JOHANNES VON MATUSCHKA - Critique sortie Théâtre

Publié le 10 novembre 2010

PENTHESILEE, OU LES DESORDRES POLITIQUES DU CŒUR

KLEIST S’EMPARE DU MYTHE DES AMAZONES ET REECRIT L’HISTOIRE DE CET AMOUR DEVORANT ENTRE PENTHESILEE ET ACHILLE, DUEL AMOUREUX SUBLIME ET BARBARE QUI CONTIENT « DES POUSSEES NOCTURNES DU SANG », SELON LES MOTS DE JULIEN GRACQ. JOHANNES VON MATUSCHKA A APPRIVOISE LA DEMESURE FLAMBOYANTE DE CETTE PIECE AVEC LES JEUNES ACTEURS ISSUS DE L’ECOLE SUPERIEURE DE THEATRE DU TnBA.

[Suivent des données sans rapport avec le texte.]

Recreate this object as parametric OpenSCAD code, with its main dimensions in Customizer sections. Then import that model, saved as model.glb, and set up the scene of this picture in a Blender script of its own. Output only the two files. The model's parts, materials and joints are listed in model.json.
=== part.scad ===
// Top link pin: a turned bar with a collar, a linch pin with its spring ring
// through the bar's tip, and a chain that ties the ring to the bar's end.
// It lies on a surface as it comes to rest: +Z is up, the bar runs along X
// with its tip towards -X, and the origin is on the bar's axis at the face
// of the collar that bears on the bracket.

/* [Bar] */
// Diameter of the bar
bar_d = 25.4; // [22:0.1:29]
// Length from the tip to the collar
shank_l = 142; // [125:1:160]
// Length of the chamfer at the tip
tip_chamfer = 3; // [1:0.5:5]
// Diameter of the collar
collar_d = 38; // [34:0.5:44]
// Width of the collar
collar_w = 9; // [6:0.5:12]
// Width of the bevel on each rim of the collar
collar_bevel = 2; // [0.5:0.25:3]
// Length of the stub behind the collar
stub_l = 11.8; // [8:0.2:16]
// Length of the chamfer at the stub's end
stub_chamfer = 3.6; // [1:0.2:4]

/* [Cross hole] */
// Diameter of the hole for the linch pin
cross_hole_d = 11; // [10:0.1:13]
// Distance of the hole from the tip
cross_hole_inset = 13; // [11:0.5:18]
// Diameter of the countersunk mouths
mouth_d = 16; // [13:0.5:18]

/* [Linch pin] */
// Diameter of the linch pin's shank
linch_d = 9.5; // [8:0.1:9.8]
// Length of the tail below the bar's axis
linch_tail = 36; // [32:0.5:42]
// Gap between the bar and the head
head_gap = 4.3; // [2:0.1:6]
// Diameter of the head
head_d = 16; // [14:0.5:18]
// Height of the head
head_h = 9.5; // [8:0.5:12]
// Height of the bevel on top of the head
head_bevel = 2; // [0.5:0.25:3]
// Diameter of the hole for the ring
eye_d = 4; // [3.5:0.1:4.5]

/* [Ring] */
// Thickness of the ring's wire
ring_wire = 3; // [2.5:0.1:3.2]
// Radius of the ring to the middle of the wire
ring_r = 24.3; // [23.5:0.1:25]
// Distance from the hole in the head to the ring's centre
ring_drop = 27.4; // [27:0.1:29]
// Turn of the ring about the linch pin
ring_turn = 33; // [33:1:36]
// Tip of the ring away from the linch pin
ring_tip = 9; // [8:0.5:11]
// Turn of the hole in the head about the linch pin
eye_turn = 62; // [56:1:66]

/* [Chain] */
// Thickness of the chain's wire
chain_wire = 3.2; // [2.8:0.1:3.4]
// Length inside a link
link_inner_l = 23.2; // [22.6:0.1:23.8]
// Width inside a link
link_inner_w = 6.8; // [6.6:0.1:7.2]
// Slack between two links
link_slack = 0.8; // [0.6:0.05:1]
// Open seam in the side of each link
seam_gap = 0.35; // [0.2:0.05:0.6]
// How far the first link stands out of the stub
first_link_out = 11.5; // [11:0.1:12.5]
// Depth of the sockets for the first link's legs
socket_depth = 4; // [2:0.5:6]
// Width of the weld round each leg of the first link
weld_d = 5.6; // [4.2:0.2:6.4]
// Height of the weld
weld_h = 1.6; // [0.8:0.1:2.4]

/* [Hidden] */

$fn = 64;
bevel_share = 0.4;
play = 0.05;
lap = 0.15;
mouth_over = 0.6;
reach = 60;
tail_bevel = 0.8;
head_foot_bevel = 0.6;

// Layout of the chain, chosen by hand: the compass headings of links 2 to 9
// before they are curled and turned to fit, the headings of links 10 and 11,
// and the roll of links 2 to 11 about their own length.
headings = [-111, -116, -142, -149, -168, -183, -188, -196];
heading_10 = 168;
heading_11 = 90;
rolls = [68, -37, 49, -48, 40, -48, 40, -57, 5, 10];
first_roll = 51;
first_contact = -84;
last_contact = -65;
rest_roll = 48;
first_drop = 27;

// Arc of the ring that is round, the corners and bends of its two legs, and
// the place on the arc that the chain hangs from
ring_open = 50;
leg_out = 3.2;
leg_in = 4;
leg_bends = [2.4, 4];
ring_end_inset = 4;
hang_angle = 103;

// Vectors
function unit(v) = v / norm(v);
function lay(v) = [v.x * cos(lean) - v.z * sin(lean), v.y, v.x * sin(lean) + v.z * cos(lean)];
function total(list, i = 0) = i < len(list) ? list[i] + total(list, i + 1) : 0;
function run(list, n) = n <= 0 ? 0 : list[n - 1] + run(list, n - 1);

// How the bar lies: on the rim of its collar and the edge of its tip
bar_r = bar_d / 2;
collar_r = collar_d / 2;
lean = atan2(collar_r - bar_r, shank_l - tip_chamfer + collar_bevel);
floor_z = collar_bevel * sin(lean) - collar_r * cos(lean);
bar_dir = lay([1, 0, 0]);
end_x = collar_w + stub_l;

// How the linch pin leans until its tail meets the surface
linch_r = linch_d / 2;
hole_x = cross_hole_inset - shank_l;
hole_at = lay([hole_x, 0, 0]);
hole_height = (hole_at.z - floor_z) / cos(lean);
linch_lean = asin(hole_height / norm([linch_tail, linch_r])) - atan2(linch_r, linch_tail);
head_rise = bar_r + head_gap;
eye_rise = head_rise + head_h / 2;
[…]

« La langue crée du malentendu » Johannes von Matuschka
 
Qu’est-ce qui se joue dans la relation d’Achille et Penthésilée ?
Johannes von Matuschka : Le tragique part d’une situation banale : deux êtres tombent amoureux. Mais cet état, assez commun, se greffe sur une structure archaïque posée par la mythologie qui pousse les sentiments à l’incandescence. Penthésilée, reine des Amazones, et Achille, chef de guerre des Grecs, sont des héros. L’un comme l’autre vit dans une société très figée qui exclut les émotions, impose des rapports et des rôles entre homme et femme très codifiés. Leur amour transgresse ces lois et provoque une crise politique. Le désordre des cœurs, le bouleversement personnel, mettent en crise l’organisation de la société et se prolongent dans la lutte guerrière.
 
Le titre « Penthésilée, à bout de souffle » évoque forcément le film de Godard. Quel écho entendez-vous avec la pièce de Kleist ?
J. M. : Godard raconte aussi un amour impossible… une tragédie grecque dans le quotidien des années 60. A bout de souffle renvoie également au subtil travail sur la langue à l’œuvre dans cette pièce. Kleist cherche un langage du cœur et montre l’impossibilité des mots à embrasser les tumultes intimes, complexes de l’être. « Les mots ne peuvent pas créer une langue de l’âme » écrit-il dans La cruche cassée. Achille et Penthésilée ne parviennent pas à s’exprimer par le verbe et parlent par leurs instincts. La langue crée du malentendu.
 
Comment avez-vous travaillé avec ce groupe de treize jeunes acteurs ?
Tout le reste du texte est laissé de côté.